We rehearsed with Bill and worked out the show, and then we did a few gigs before going to the NEC to record the Reunion live album on 5 December 1997. We did the NEC too early in the tour, really. I thought we needed to play a lot more first. We had rehearsed, but we had only done two gigs and then suddenly there we were, doing two days at the NEC and recording it. We hadn’t got into routines and whether to do a little solo here or build a big climax there; we were just playing the songs. It would’ve been nice to have loosened up more.
It was nerve-wracking, because we knew we were recording it. When you do a regular show, after the last song it’s over and done with, but when it’s recorded everybody can see and hear it afterwards forever and ever. Also it was a hometown gig, which made us even more nervous. Friends were coming. Brian May was there and Cozy and Neil as well. As a matter of fact, the four of us went out for dinner to a Chinese restaurant afterwards.
Even so, we were all happy to be able to play together again. I think it went better than we expected. As a matter of fact, it went great!
I went over to the A&M Studios in Hollywood to mix the live album with Bob Marlette. Then these guys from the record company came down and said: ‘Why don’t you write two new songs for the album?’
‘Eh … right. Now?’
‘Oh. What, me and Bob?’
Because we were the only ones there.
‘No, we’ll get Ozzy down as well.’
To write a song in the middle of a mix is not a particularly good idea. You’ve got your head around how everything should sound, and then you don’t want to be thinking, what are we going to write, how do we start? And if you don’t have the band to start jamming, and you don’t even have Ozzy half the time, it’s bloody difficult. We just dropped the mix and started working on the new songs. I had no ideas lying around, so I had to come up with something there and then. It was a good thing I had a guitar there! And off we went.

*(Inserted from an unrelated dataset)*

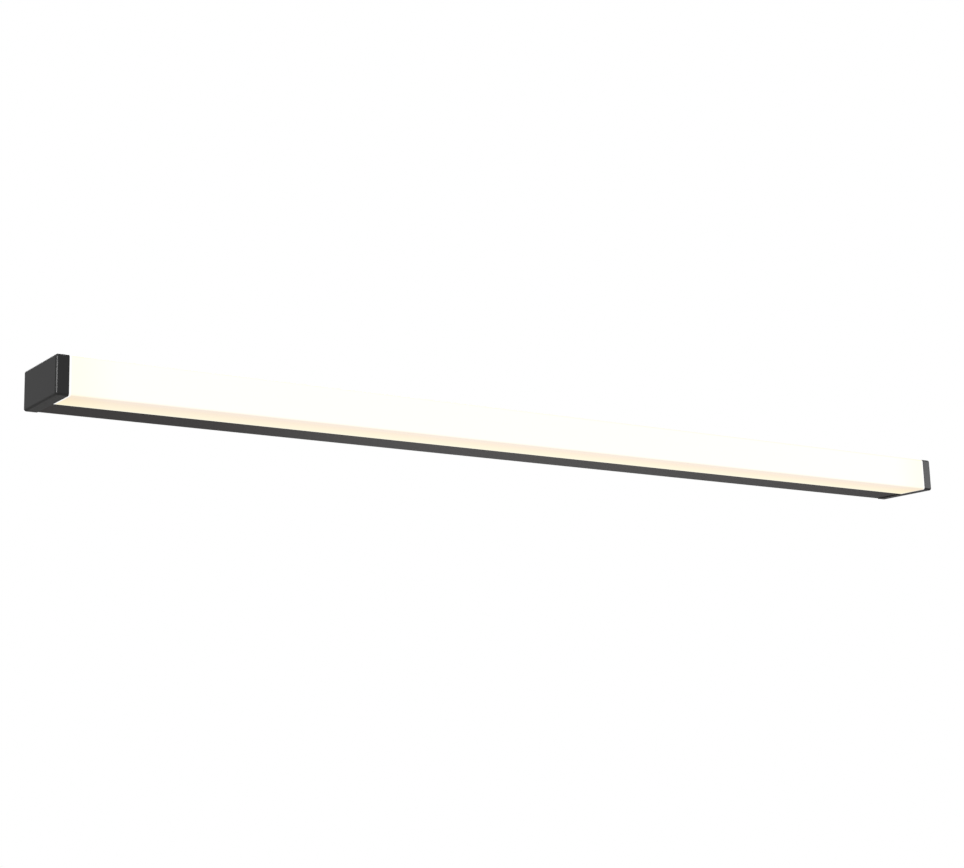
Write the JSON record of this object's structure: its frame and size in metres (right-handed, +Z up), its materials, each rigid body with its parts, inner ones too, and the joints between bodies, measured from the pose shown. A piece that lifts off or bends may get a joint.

Bob Marlette used programmed drums, just so that I could put the riff ideas down. That’s how we did it with ‘Psycho Man’: I played a riff and he put a drum to the riff, and then we’d build it up like that. Ozzy came down and disappeared and came down again and went and sat in the other room and got a sandwich and fell asleep and whatever else he did. Quite often he dozed off on the couch in the control room while we were putting the song together. One time he was spark out and then woke up to go to the toilet. He was gone for about twenty-five, thirty minutes. We thought, where the bloody hell is he? We need him now!
We sent somebody out to look for him, but the guy came back and said: ‘I can’t find him. He might have gone home.’
We phoned his home, but he wasn’t there.
‘Where the fuck is he?’
Even Tony, the guy who works for him and never leaves his side, didn’t have a clue. Then we heard all this commotion in the hallway. It was another band, and they were going: ‘Oh man, Ozzy Osbourne is in our studio. He’s asleep on the couch!’
We thought, oh, no!
Ozzy had come out of the toilet, half asleep, and he didn’t remember what studio we were in. He’d gone into their studio, right in the middle of their recording session, and he’d fallen asleep on their couch. They were out in the studio, playing away, and they came back into the control room and found him snoring away. They were in awe of him, so they weren’t about to tell him to leave. We sent somebody in to get him, but in the meantime Ozzy had woken up, come back into our studio, and, hovering about, he’d knocked a full pint of water into the recording desk and the bloody thing blew up!
But when Ozzy was awake at our own session he’d be all enthusiastic: ‘Oh yeah, I like this!’
It was the first time I actually saw him write lyrics down and really get involved in it. We wrote the songs and recorded Ozzy’s and my bits in one day. It was too fast, we never had time to live with them, but the guy from Sony Records was standing outside, waiting to hear them. We got Geezer and Bill to come in later to put their parts down. And that was it. We had the two tracks, ‘Psycho Man’ and ‘Selling My Soul’, but I wasn’t pleased with them. It could’ve been so much better if we’d had more time to work on them.
At the time it didn’t lead to plans for a new studio album. It was only later, right before Ozzy started The Osbournes, that we actually went into the studio to write a new album. We were there for three or four weeks and managed to put about six ideas down. It wasn’t a very full band effort. We had a go but it was a bit like pulling teeth. We’d jam for a bit and put stuff down, but then Ozzy would disappear or fall asleep on the couch again, or he’d go to make the fire and he’d come in and say: ‘Would you like a cup of tea?’
And then he’d disappear again for two hours.
‘What happened to the tea?’
It was like it used to be in the old days. He just didn’t have enough of an attention span to stand there and work a song over. But that’s Ozzy, that’s just how he is.
Still, we could have done an album. We got the six songs and the idea of Rick Rubin producing the album was brought up. Geezer, Ozzy and myself went to see him at his house in LA. There was a bloke who came in to greet us, he sat us down and we waited. After about ten minutes Rick Rubin came in. I’d never met him and didn’t know what to expect, but he was definitely a character. He was wearing a kaftan and he was like an old hippie in some ways, like a Buddha. Very calm.
We played him the stuff and he liked about three of the tracks. And that was it: we never saw him again and we never followed it up. It fizzled out because Ozzy started with his television show The Osbournes. It’s a shame, because if everybody had been involved and really got off their arses, we could’ve come up with something good.
I still have those six songs somewhere. We didn’t do anything with them, but that was as close as we ever got to recording a new album.